The retrial for the police shootings finally began in October 1988. Attorney Kunstler argued self defense by Davis. On November 20, 1988, after five days of jury deliberations, Davis was acquitted of the Attempted Murder charges against all police officers to the outrage of the police and most members of the community. He was convicted of six of the eight counts of Weapons Possession. Later juror interviews revealed that the jurors had believed the defense's unsupported assertions that Davis was an "innocent young kid" who got recruited by a few corrupt police officers who later wanted to silence him and that the shootings were Davis's only way out.

In a later trial, Davis was once again acquitted, this time for the murder of the Manhattan drug dealer Victor LaGombra. The not-guilty verdict came despite ballistic evidence matching the .32 caliber revolver left behind during the police shootings to the .32 caliber weapon used to shoot LaGombra.

In 1991, Davis was found guilty in the unrelated murder case of the other Bronx drug dealer, Raymond Vizcaino, whom Davis shot through a door. Davis was sentenced to 25 years to life in prison. Having already been sentenced to 5 to 15 years on the weapons possession charges, this consecutive sentence ensured that Davis wouldn't be eligible for parole until 2016. Defiant to the end, Davis repeatedly told the sentencing judge, "I ain't afraid of you," until the judge expelled Davis from the courtroom, continuing the sentencing without the defendant's presence.

Davis's prison stay was as tumultuous as his out-of-prison lifestyle. He racked up multiple disciplinary citations for assaulting inmates, assaulting corrections staff, fighting, and other threatening behavior. It was behavior that would continue to the end.

The Rest of the Story

And now as Paul Harvey would say . . . "for the rest of the story," the side that very few people know:

Another police officer was taken down by Larry Davis in that notorious incident. But he wasn't taken down by a bullet, and he certainly wouldn't stay down for long.
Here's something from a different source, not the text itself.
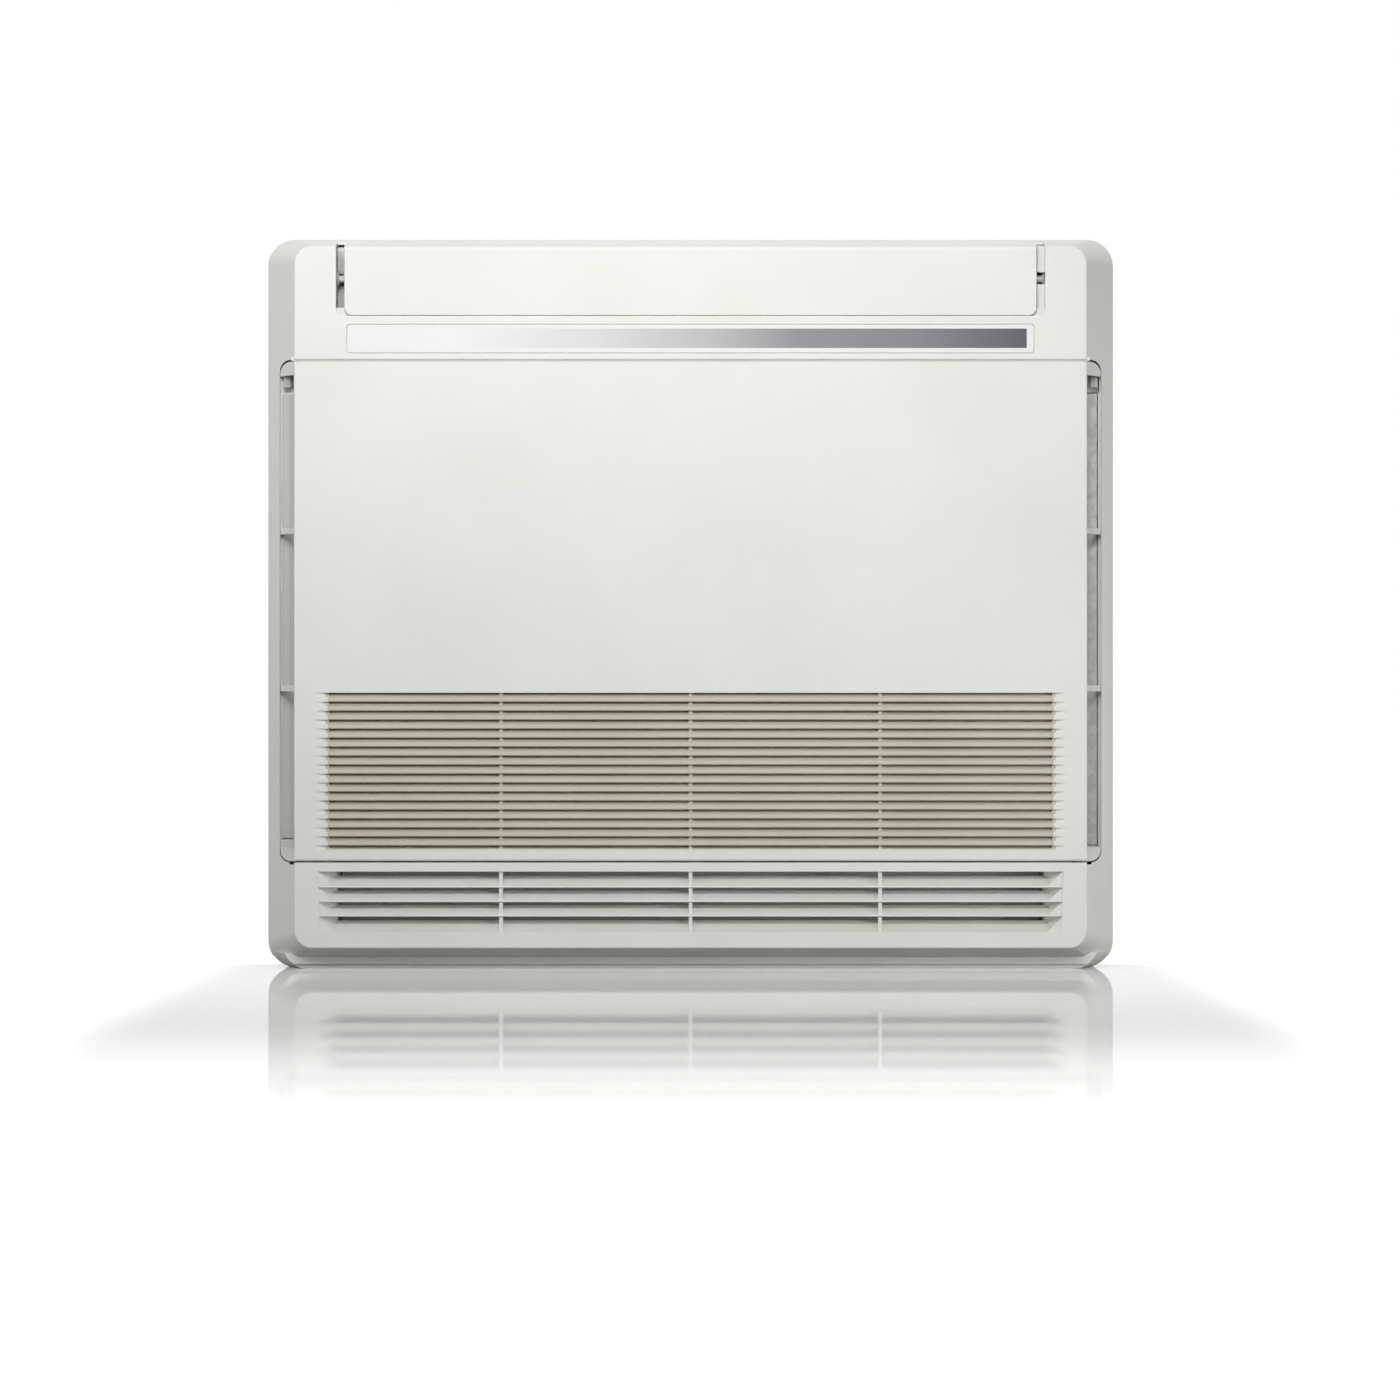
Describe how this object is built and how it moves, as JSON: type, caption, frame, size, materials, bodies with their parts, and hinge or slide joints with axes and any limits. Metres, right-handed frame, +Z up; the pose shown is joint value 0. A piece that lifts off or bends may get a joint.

could be written about Vernon Geberth, former New York City Police Commander who now lectures around the country teaching his classes on Practical Homicide Investigation, Advanced Homicide Investigation, and Sexual Homicide Investigation.

This blog would be pages and pages long if I attempted in any way to explain who Vernon is and what he has accomplished but if you
link to his Web site it will give you a flavor. Suffice to say I have learned much from the master whose motto is "We work for God" and who refers to his devotees as disciples. His textbook Practical Homicide Investigation is widely regarded by investigators as the "bible" of homicide investigation.

I met Vern through work over ten years ago and have remained fast friends with him ever since. I always knew that he left the New York Police Department over "political reasons." He never told me what they were. I never asked. I recently learned what those political reasons in the wake of Davis's killing.

As Vern said after Davis's murder:

This man was a vicious wanton killer responsible for the deaths of six individuals (four in one incident) whom he would kill for their crack and cash. When we finally identified him as our murder suspect he should have been assigned to our Bronx Homicide Fugitive Unit. However, our illustrious Chief wouldn't allow that because he felt quote "I don't believe in elitists let the local detective squad handle this." And, so every time that Larry Davis was located we had to scramble a team to apprehend him. THAT'S how people get hurt. I tried to talk common sense to the arrogant Chief but he wouldn't listen. So on that fateful night when detectives scrambled to the Fulton Avenue apartment in the Bronx where Davis was hiding we almost lost six of New York's finest to an armed thug. After the shooting Davis was made into some sort of ghetto hero and the whole case took on racial overtones as the department put together an impossible but politically correct apprehension plan which was designed to protect Larry Davis and made it extremely difficult to capture him. That was when I committed commander-cide. I ordered 38 Black and Hispanic undercover officers to infiltrate the building that he was presently hiding in, which was in direct violation of the Chief of the Department's apprehension plan and Larry Davis was captured without incident. Needless to say, I would have to retire after this event since I had challenged the beast by taking independent and effective action which provoked the high command. BUT, it was worth it in the long end. I retired with my back straight and my head high with the respect of my troops."

Larry Davis left his back uncovered last month but your back is still straight, Vern. I've learned a lot from you about murder but now you've taught me the meaning of "STAND UP GUY" as well. As always, THANKS from a disciple!

Statements made in this post are my own and not intended to reflect the views, opinions, or position of the Michigan Attorney General or the Michigan Department of Attorney General.


Jan C said...

I can only say that justice was finally done. But it was street justice. Why wasn't justice meted out by our courts? Are juries so jaded and biased as to be unable to reach a reasonable decision? I know this can't be an anomoly, something we all shake our heads at with disbelief. This happens every day. God be with our police officers and prosecutors for they need all the help they can get.

Donna Pendergast said...

Thanks for the post. It is amazing what a jury can justify sometimes. As prosecutors we have a saying "you never know with a jury". Thanks for the prayer as well

Kathryn Casey said...

Great post, Donna. Really interesting case. I never try to guess what a jury will do either. I talked with Robert Hirshhorn, the Texas jury consultant, when I was working on a book on the Celeste Beard case. He told me that one way to gauge how a community views a case is if they refer to it by the name of the accused or the name of the victim. If it's the name of the accused, a jury is more likely to find the person guilty. Don't know if it's true, but I thought that was kind of interesting.

Diane said...

William Kuntsler was a brilliant attorney. Sometimes he fought in the courtroom alongside those who were the victim of racial injustice, sometimes he fought on the side of the devil. But whatever side he was on, he was good at persuading the jury he was right.
I got to know him during a trial in Lynchburg, Virginia, in the late 60's, early 70's. He was a complex and engaging man.

Anonymous said...

I always have been a firm believer that everything comes around. Even if it isn't the way we would like for it to happen (the justice system) sometimes it turns out a more fitting punishment.